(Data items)

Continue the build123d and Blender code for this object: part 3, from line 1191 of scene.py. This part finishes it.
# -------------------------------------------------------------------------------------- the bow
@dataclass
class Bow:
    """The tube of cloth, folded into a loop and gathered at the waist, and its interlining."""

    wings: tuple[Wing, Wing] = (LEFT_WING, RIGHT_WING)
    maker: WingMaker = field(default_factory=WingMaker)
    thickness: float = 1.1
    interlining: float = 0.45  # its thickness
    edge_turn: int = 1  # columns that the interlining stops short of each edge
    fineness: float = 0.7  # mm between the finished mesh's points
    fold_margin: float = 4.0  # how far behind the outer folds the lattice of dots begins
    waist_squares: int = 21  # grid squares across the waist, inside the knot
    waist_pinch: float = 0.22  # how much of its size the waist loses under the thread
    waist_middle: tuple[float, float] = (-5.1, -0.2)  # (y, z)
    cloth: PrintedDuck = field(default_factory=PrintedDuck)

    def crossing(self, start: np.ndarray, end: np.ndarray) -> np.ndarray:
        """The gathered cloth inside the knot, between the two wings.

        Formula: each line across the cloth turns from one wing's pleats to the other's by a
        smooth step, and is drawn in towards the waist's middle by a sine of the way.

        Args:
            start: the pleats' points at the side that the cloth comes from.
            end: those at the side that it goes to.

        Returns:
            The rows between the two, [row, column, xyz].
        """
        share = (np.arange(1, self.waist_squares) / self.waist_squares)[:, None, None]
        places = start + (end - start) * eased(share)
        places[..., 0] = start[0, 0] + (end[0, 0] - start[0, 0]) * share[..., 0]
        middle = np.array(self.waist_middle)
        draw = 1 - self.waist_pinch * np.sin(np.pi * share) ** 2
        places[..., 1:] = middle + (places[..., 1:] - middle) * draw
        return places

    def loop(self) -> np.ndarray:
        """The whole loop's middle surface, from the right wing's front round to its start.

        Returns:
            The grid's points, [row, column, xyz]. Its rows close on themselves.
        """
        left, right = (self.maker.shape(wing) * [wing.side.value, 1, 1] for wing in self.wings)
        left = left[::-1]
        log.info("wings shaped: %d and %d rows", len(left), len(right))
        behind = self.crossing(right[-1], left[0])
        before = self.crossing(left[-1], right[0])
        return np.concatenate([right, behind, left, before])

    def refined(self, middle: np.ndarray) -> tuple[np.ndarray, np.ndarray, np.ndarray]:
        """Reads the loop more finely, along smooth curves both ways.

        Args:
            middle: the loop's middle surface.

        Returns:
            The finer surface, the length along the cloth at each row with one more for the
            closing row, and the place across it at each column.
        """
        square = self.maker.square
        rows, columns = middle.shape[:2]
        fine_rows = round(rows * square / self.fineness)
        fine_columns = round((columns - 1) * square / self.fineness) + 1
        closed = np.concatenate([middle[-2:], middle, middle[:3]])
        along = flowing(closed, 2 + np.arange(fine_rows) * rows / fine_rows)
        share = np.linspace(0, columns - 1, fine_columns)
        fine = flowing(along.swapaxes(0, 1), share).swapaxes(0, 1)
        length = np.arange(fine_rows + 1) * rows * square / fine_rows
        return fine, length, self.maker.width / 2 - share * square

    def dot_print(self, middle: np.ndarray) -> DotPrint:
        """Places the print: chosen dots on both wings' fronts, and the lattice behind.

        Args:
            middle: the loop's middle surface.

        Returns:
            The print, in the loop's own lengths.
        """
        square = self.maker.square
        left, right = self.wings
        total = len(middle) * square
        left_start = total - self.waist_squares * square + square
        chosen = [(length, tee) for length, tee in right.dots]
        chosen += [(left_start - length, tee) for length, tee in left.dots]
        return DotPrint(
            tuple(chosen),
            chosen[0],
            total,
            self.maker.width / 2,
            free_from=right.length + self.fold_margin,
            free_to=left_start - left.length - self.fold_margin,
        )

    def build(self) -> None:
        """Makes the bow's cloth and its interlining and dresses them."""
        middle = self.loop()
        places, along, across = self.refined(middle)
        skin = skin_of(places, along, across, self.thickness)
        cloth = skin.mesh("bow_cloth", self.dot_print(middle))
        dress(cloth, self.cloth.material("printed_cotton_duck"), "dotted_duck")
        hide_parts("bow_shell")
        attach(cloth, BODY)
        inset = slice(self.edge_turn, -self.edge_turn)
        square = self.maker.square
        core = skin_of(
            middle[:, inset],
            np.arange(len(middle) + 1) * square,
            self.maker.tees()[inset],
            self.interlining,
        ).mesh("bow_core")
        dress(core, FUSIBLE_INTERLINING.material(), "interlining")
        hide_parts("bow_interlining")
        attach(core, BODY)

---

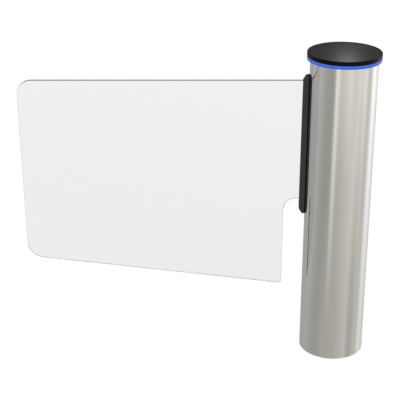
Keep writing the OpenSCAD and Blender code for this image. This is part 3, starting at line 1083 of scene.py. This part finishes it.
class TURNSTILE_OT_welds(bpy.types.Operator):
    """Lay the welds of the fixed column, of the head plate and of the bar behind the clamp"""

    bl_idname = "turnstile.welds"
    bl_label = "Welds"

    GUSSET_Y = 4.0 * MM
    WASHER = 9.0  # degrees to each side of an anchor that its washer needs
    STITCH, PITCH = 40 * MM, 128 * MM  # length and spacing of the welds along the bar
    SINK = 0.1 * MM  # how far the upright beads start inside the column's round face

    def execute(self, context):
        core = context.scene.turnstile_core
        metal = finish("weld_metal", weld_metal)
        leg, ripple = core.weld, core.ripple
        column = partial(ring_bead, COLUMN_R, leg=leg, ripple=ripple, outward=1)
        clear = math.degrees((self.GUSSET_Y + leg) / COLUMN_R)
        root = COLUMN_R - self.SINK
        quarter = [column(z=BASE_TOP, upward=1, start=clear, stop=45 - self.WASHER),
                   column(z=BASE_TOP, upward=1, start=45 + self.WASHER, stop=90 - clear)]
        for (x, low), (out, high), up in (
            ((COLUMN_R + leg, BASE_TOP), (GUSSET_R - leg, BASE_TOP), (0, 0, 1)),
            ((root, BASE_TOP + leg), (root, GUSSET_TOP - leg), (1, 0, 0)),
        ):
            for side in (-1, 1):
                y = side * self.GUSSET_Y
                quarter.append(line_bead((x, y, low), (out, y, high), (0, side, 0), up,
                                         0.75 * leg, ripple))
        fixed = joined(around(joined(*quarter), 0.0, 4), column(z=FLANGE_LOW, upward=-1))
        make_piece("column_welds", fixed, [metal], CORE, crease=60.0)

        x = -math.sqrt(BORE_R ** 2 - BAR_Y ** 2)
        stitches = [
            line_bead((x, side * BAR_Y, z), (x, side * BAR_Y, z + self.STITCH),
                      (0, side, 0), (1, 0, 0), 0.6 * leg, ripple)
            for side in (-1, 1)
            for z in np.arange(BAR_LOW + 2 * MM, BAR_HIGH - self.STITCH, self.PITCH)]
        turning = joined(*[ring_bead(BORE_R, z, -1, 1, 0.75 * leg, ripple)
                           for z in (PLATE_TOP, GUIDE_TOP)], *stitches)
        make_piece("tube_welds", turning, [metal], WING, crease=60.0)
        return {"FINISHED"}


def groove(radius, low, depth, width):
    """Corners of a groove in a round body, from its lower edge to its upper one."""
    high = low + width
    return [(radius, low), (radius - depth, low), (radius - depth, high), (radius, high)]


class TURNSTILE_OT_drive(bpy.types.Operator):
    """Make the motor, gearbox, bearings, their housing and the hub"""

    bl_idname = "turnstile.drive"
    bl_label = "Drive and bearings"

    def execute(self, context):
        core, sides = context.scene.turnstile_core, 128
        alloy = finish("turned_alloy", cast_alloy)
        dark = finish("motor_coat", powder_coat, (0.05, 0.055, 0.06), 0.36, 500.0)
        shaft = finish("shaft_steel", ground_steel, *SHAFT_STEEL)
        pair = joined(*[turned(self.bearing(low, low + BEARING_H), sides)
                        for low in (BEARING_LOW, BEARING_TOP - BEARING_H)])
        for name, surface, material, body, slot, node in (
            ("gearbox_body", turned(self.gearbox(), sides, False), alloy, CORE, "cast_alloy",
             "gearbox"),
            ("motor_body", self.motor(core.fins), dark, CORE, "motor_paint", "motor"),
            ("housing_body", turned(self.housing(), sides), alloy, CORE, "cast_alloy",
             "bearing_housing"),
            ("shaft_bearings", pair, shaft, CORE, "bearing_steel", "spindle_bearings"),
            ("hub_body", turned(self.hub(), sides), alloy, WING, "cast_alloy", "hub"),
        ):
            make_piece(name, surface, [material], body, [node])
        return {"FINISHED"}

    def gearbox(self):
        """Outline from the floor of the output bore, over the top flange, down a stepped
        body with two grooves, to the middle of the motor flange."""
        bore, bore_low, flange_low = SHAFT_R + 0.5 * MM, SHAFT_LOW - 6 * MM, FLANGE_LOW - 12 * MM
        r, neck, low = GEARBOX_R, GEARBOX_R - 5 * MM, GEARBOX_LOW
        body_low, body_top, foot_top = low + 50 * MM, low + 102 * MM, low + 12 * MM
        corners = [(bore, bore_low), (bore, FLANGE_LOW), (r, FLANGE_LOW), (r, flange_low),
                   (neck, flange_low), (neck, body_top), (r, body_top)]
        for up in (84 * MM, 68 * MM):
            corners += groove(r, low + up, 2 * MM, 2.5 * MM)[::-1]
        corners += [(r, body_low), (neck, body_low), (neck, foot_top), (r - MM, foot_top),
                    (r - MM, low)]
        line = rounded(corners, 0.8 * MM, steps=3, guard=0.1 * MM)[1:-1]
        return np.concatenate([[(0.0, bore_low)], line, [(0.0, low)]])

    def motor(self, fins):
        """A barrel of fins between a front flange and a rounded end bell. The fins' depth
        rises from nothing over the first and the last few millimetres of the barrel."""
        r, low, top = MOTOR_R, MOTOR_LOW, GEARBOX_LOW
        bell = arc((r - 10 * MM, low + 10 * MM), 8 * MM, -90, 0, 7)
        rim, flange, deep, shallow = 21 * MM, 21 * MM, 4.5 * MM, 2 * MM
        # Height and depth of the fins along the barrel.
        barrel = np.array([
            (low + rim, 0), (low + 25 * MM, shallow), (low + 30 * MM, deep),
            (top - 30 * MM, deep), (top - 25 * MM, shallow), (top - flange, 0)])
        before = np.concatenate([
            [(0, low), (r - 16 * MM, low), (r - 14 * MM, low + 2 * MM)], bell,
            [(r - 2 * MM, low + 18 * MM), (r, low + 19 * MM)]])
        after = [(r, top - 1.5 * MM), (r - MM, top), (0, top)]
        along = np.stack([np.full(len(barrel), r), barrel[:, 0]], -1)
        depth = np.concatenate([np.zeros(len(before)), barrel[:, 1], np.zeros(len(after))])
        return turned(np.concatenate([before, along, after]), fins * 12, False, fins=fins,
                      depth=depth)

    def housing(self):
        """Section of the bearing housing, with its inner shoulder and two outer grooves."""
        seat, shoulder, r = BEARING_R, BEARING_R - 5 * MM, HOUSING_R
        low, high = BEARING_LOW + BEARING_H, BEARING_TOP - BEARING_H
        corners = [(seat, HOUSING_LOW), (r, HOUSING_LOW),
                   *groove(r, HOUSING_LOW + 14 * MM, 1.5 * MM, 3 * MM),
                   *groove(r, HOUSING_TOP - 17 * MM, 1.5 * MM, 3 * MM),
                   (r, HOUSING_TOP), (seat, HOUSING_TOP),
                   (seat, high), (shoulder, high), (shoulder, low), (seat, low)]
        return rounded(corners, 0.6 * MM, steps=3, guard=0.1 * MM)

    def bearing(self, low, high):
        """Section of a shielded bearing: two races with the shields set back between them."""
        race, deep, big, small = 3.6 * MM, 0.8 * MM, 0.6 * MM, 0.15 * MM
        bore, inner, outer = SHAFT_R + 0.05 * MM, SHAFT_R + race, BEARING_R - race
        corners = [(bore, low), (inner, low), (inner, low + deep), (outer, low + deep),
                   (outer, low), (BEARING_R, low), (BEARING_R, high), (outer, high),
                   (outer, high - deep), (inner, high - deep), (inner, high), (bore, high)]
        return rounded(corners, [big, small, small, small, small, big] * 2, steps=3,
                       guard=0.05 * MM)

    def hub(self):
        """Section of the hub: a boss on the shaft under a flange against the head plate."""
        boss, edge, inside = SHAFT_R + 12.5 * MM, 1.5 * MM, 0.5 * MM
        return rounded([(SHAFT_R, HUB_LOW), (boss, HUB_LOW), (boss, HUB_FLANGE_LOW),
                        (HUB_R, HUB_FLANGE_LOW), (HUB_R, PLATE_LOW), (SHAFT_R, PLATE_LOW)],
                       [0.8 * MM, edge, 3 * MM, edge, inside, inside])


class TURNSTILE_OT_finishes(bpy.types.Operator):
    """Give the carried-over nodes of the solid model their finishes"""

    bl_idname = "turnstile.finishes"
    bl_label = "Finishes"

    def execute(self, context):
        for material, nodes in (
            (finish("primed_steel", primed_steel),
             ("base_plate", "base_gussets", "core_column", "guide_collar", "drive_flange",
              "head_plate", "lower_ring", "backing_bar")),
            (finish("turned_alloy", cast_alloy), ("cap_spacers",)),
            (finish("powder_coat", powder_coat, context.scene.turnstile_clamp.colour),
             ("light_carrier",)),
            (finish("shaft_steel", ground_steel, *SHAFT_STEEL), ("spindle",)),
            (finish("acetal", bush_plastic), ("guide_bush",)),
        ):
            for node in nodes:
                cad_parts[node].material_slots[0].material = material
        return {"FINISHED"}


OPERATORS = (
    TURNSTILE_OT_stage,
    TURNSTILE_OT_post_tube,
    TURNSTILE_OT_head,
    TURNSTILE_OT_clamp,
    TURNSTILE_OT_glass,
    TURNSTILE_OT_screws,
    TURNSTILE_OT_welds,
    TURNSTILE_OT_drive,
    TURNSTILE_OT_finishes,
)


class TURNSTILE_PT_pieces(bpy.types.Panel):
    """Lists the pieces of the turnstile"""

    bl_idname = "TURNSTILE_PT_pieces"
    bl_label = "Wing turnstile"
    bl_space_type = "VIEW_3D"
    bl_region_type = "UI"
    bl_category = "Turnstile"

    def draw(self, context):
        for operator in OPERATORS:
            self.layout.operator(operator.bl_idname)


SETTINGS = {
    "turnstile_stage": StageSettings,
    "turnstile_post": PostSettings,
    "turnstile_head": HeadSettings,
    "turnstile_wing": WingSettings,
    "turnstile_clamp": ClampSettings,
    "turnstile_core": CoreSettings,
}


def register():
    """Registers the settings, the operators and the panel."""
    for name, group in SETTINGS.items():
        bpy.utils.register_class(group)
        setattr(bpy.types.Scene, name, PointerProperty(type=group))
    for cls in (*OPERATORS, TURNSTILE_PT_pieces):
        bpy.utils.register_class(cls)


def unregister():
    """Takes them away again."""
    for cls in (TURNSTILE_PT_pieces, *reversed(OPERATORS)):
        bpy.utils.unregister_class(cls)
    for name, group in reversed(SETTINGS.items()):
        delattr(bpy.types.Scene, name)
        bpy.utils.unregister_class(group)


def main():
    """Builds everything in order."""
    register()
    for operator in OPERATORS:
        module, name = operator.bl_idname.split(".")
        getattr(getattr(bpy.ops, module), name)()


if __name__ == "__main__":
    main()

• Requirements
Output exactly the lines running from the line containing "Continue the build123d" through the line containing "to its start.", and only those lines.

• Output
Continue the build123d and Blender code for this object: part 3, from line 1191 of scene.py. This part finishes it.
# -------------------------------------------------------------------------------------- the bow
@dataclass
class Bow:
    """The tube of cloth, folded into a loop and gathered at the waist, and its interlining."""

    wings: tuple[Wing, Wing] = (LEFT_WING, RIGHT_WING)
    maker: WingMaker = field(default_factory=WingMaker)
    thickness: float = 1.1
    interlining: float = 0.45  # its thickness
    edge_turn: int = 1  # columns that the interlining stops short of each edge
    fineness: float = 0.7  # mm between the finished mesh's points
    fold_margin: float = 4.0  # how far behind the outer folds the lattice of dots begins
    waist_squares: int = 21  # grid squares across the waist, inside the knot
    waist_pinch: float = 0.22  # how much of its size the waist loses under the thread
    waist_middle: tuple[float, float] = (-5.1, -0.2)  # (y, z)
    cloth: PrintedDuck = field(default_factory=PrintedDuck)

    def crossing(self, start: np.ndarray, end: np.ndarray) -> np.ndarray:
        """The gathered cloth inside the knot, between the two wings.

        Formula: each line across the cloth turns from one wing's pleats to the other's by a
        smooth step, and is drawn in towards the waist's middle by a sine of the way.

        Args:
            start: the pleats' points at the side that the cloth comes from.
            end: those at the side that it goes to.

        Returns:
            The rows between the two, [row, column, xyz].
        """
        share = (np.arange(1, self.waist_squares) / self.waist_squares)[:, None, None]
        places = start + (end - start) * eased(share)
        places[..., 0] = start[0, 0] + (end[0, 0] - start[0, 0]) * share[..., 0]
        middle = np.array(self.waist_middle)
        draw = 1 - self.waist_pinch * np.sin(np.pi * share) ** 2
        places[..., 1:] = middle + (places[..., 1:] - middle) * draw
        return places

    def loop(self) -> np.ndarray:
        """The whole loop's middle surface, from the right wing's front round to its start.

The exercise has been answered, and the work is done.